Today, of course, we don’t believe in such nonsense. We believe in much greater nonsense. We believe that we must promote democracy everywhere in the world, which is to say that we must harass every country in the world that resists our telling them what to do. We have the right, the duty, and indeed the necessity to expand our influence everywhere while no other nation has the right to expand its influence anywhere.
We insist on this necessity—the necessity, for example, of telling China how to behave, a nation with an economy almost equal to ours, with a population almost four times ours, located 6,000 miles away, even though we cannot tell Afghanistan what to do, a tiny, impoverished nation we have been occupying with “boots on the ground” for sixteen years. All of this sounds rational—indeed is taken for granted, never rises to the level of a conscious decision—in Washington.
Today virtually every “serious” man (and woman) in our nation’s capital believes that we are barely spending enough on defense, though in fact we easily spending more than twice as much as we “need”, since we have no enemy, something I am both unable and unwilling to stop moaning about. Even the most partisan Democrat will offer the barest peep of outrage at the disgusting lies routinely retailed by the right about American “retreat” under President Obama.1 Because they love that sweet, sweet Pentagon cash just too damn much.
While Victorian Britain had its thousands of outstretched palms, we have tens of thousands, the palms of generals and journalists, defense contractors and think tank double domes, Wilsonians and Jacksonians, Democrats and Republicans, all worshiping at the throne of “toughness”—toughness and mindlessness. Even the prospect of actual nuclear war with North Korea, which would be the necessary result of President Trump’s announced “policy”, evokes no response from anyone other than that “well, he can’t really mean that”. After all, when was the last time anyone won an election promising “peace”?
Afterwords
I don’t believe that Great Britain fell into the much discussed “Thucydides Trap,” explicated by such accomplished chin-strokers as Graham Allison and Hal Brands. The true cause of World War I was the determination of the three autocracies of Germany, Austria, and Russia to turn back the clock against the rising forces of democracy. Each sought a “big win” that would give its emperor the prestige necessary to dispense with the whole notion of representative government. Authority came from God, not the people.
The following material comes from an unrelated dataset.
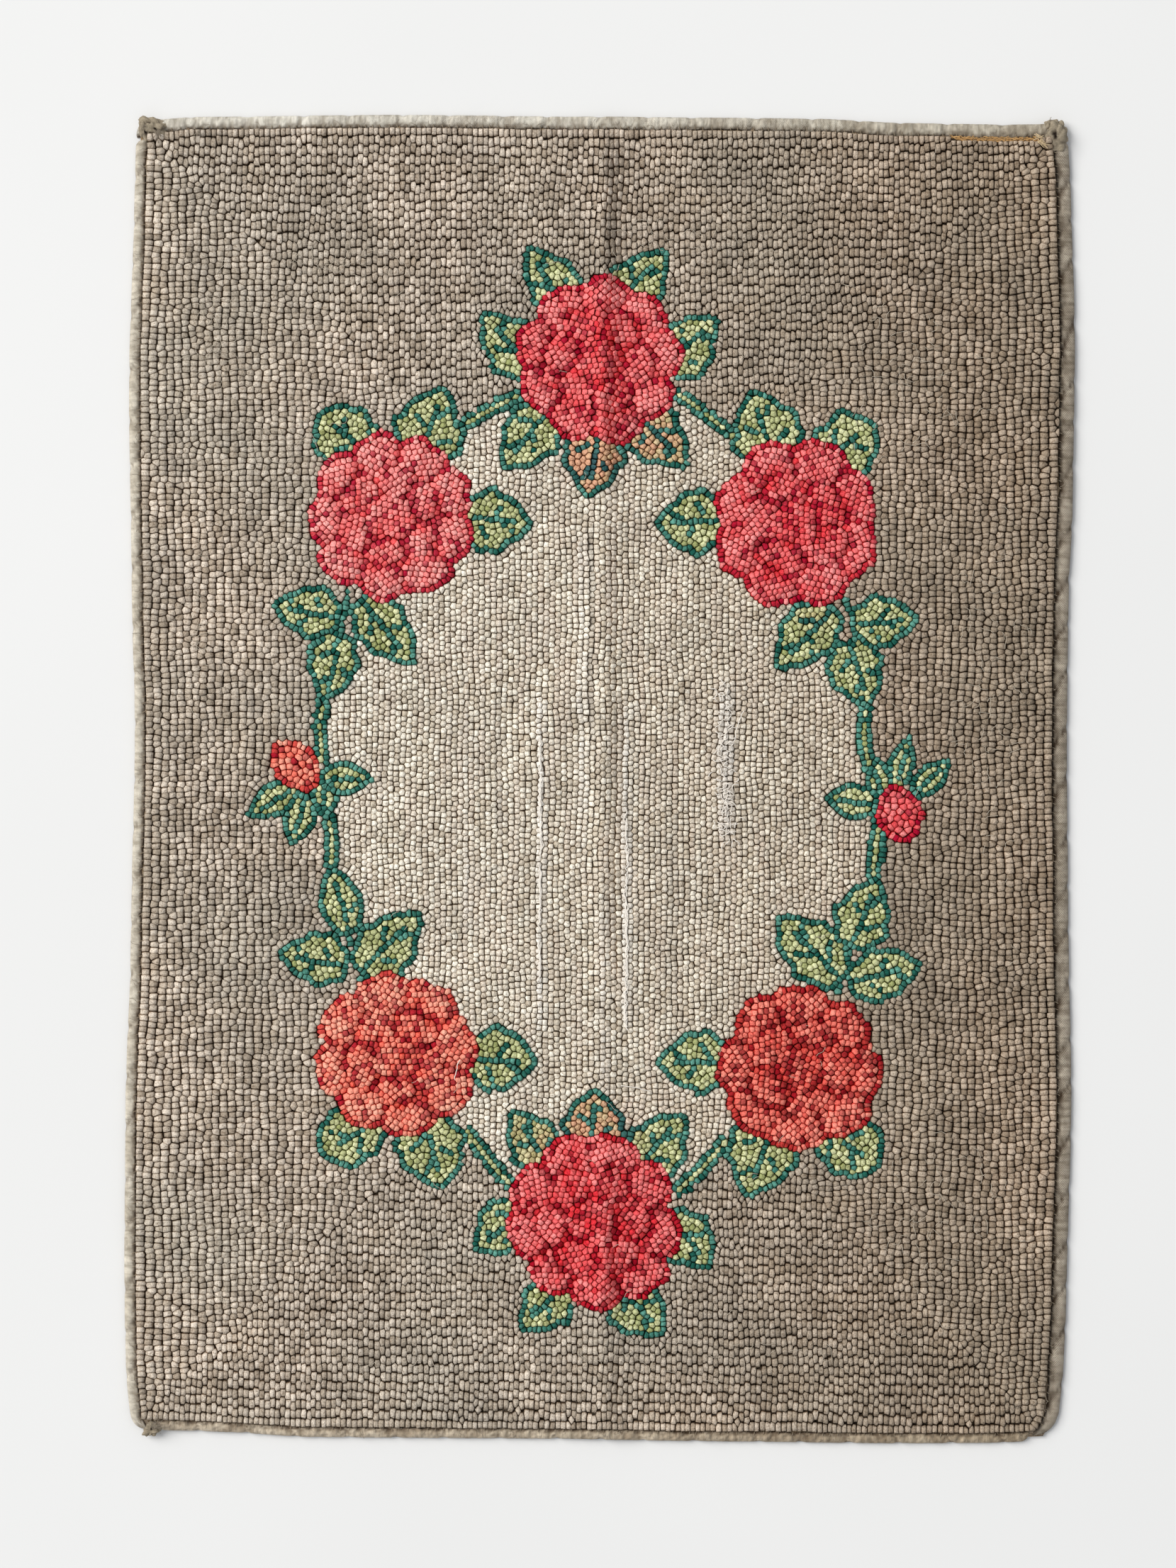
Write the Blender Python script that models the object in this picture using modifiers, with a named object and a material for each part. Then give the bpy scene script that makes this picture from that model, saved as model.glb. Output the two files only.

Germany and Austria deliberately conspired to back Russia into a corner and force it to accept an Austrian conquest of Serbia. If the Czar lost his throne as a result, well, that wasn’t their problem.
The Czar, of course, didn’t want to lose his throne. He wanted a big win too, so he could get rid of the Duma, the new Russian parliament he had gotten stuck with as a result of the failure of his previous search for a big win, the Russo-Japanese War, which hadn’t worked out the way Russia planned.2
It’s not very likely that a war between the three emperors could be contained in the East—France’s status as a “Great Power” was utterly dependent on the survival of its Russian ally as a Great Power as well—but the possibility of peace in the West was eliminated by the German army’s infamous “Schlieffen Plan”, which required the destruction of France before the destruction of Russia. With that the case, Great Britain was inevitably pulled in, because it was impossible for the British to allow Germany to gain effective control of the Channel ports, which a German victory in the West would have guaranteed.
German ambition was made possible, of course, by the immense growth of German economic power from the period 1870-1914, which upset the balance of power in Europe without a war. “Germany,” sighed Henry Kissinger, who (occasionally) got it right, “too big for Europe, not big enough for the world.” A “big” argument—a meta- or mega-argument, perhaps—is that all of the major industrial nations at the time were slaves to the notion that only imperialism along the lines of the British model could generate the profits necessary to satisfy the rising expectations of “the masses” while also allowing the “natural rulers” of society to maintain their traditional aristocratic roles and lifestyles. An “enlightened Britain”, supposedly, could have allowed Germany to realize its “African dream”, an empire running horizontally across sub-Saharan Africa—dueling idiocies, one might say—an empire that probably would have bankrupted the Germans, while condemning millions of Africans to a rebirth of the horrors of the slave trade.3 But I’m afraid it’s impossible to imagine “men of affairs” behaving so sensibly.
The U.S., I fear, is more likely to fall into the Thucydides trap than the Brits were. The recent decision by Chinese President Xi Jinping to essentially declare himself president for life has been greeted with barely disguised glee by hawks all over America. “Oh, boy! Those guys really need a lesson in democracy now! And we’re just the ones to give it to ‘em! Another Cold War! Another Cold War! Fifty more years of ballooning defense budgets, never-ending crises, and ever-increasing tension, and ever-expanding career opportunities for people like me! Just like the good old days!”